Since becoming Meta, Facebook’s parent company has lost US$650 billion
Global News
It has been exactly one year to the day since Facebook's parent company rebranded as Meta, and in that time the company has entered financial free-fall.
It has been exactly one year to the day since Facebook’s parent company rebranded as Meta, and in that time the company has entered financial free-fall, analysts say.
Comparing the market values of Meta when it was first announced on Oct 28, 2021 to today, the company has shrunk by an astonishing US$650 billion.
Shares in Meta crashed 24 per cent on Thursday, to $97.94, sinking its stock to the lowest it’s been in nearly four years. The event cost Meta about US$67 billion, adding to the more than half a trillion dollars in value lost in 2022 alone. Meta’s market cap now stands at $263 billion. They are valued lowered than Home Depot and have been forced out of the ranks of the top 20 companies.

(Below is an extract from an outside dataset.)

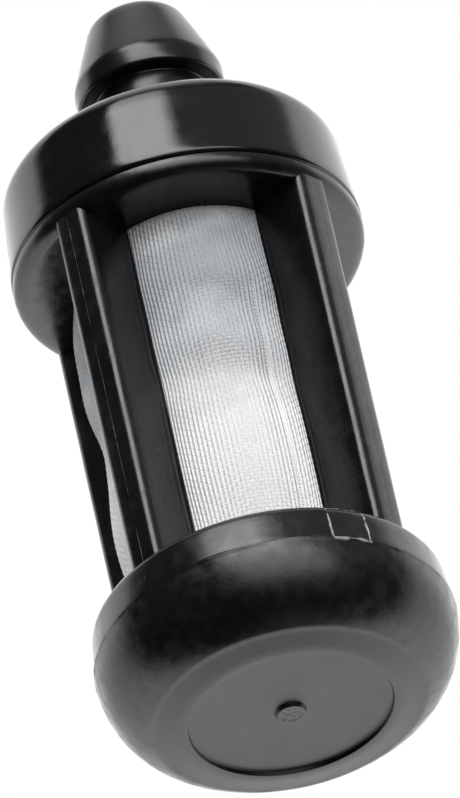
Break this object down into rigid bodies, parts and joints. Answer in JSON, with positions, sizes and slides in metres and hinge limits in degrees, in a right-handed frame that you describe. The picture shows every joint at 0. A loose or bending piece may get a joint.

Mark Zuckerberg, the CEO of Facebook, saw his own personal fortune drop US$11 billion after the stock plummet, according to Forbes, who downgraded him from 25th richest person in the world to 29th richest at the market close on Thursday.
The incident echoes a previous crash in February which saw about $200 billion in Meta’s market value erased — the biggest loss in market value ever recorded for a U.S. company.
Since changing its name to Meta and investing heavily to create the “metaverse,” a virtual reality world, Facebook’s parent company has been plagued with woes. From the start of 2022 to now, the company has shed 70 per cent of its value.
At this time last year, on the day that Facebook rebranded as Meta, the company’s market cap was just over $900 billion. Just weeks before it had reached its peak value of over $1 trillion, joining an exclusive club consisting of Apple, Microsoft, Alphabet and Amazon. The company was riding high.
Now, one year on, Meta is hopping from crisis to crisis.